The film you see as dull might be 30 years old and was original upon release. The art you find too subversive might be popular abroad. The book which makes you uncomfortable, might have captured the social mood of the time.

Context matters a lot.

Consider how you are meant to react to it.

This is a strange concept. In our cosseted society, people develop an idea that they deserve to always enjoy art. When they don't, that becomes a sign it is objectively bad. Songs are expected to be upbeat and have a memorable chorus. Films and books are expected to hold their hand and walk them through a narrative. And so on. This is a terrible attitude to have. You are not meant to like everything you experience. Art is often intended to be challenging, shocking, eye opening or outright uncomfortable. Think of Michael Haneke's films, Tracey Emin's art and Kurt Vonnegut's books. They are not cheap entertainment to gulp down between Facebook checks. Designed to be unnerving, they push you out of your comfort zone.

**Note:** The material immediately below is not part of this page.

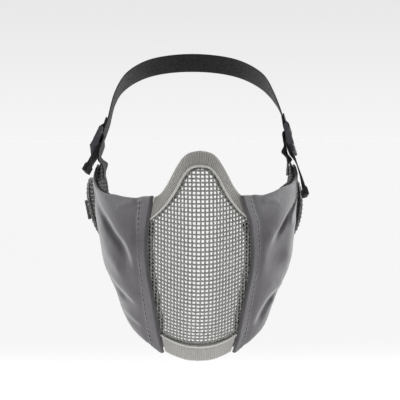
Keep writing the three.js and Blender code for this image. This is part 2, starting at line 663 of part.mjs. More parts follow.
for (const side of SIDES) {
  place(`cheek_panel_${side.name}`, cheekPanel(side), FABRIC);
  place(`cheek_lining_${side.name}`, cheekLining(side), LINING);
  place(`ear_guard_${side.name}`, earGuard(side), WIRE);
  place(`adjuster_webbing_${side.name}`, adjusterWebbing(side), WEBBING);
  place(`buckle_${side.name}`, buckle(side), PLASTIC);
}

place('ear_patch', earPatch(SIDES[0]), PATCH_RUBBER);
place('head_strap', headStrap(), WEBBING);

export default mask;
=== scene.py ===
# %% [markdown]
# # A mesh face mask, as it is worn
#
# The mask has a stiff front of woven steel wire, taped at the nose and the chin, with a fabric cheek
# sewn to each side. Behind the cheeks sit two domed ear guards of the same wire, and a strap round the
# back of the head closes the mask through two small buckles. Everything here is made around a packed
# model of the mask, in the same frame, so no piece has to be fitted afterwards.

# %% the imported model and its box
import math

import bpy
import numpy as np
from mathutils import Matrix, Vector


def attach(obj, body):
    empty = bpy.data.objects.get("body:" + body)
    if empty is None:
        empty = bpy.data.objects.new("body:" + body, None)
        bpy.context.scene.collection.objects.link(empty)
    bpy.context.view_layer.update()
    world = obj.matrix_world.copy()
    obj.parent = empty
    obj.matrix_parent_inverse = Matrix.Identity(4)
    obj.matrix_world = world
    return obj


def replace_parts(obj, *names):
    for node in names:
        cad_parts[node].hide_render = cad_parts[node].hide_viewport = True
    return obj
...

You dislike this thing. So what? Do you need to like it? Does the creator owe you anything?

Well, yes and no. You have exchanged your time/money for this piece of art of it and deserve something in return.

This is where the important part comes in-

Benefit from your dislike.

The way I see it, there are three main positives which can come out a bad reaction to art.

1. Learn from it. If you find it to be bad in an objective way, use this as a means to improve your own work. When I read a piece of writing which I think is bad, I try to see what lessons I can take from it. It might be structural or grammatical issue or related to content. There is always a lesson in there somewhere.

2. Give constructive feedback. This does not equate to being nasty on purpose. Getting angry or snarky does no one any good. Before giving feedback (be it verbal, in a review, comment or whatever), I ask myself the following;

  • Do I have something new to add to the discussion?
  • Do I know I actually know anything about the medium?
  • Will the artist see my feedback?
  • Might other people benefit from my response?

If the answer to all these is no, I don't respond. If the answer to at least one is yes, I might. Insults, hatred and mockery are never okay. Tearing apart someone's art is the lowest way you could possibly respond. It says far more about you and your own insecurities than it does about the art itself.

3. Use it as a framework to gain a new perspective. Question your opinion- why don't you like it? How much does it have to do with the art itself, and how much is it about yourself? Does it reveal a bias, preconception, misunderstanding or prejudice you have? Are you approaching art via an automatically critical perspective? Why? Do you dislike the medium or genre in general? If so, why are you wasting time and energy on it? Can you draw insight regardless? These are all questions I ask myself when I dislike something. It's quite extraordinary how much you can learn this way.

Art is an essential part of our lives. Every person has their own complex opinions on it. In my experience, learning to react to it in a mature, nuanced way can have a powerful impact on how you interact with the world. Dislike is an underrated, yet crucial part of developing a sophisticated perspective.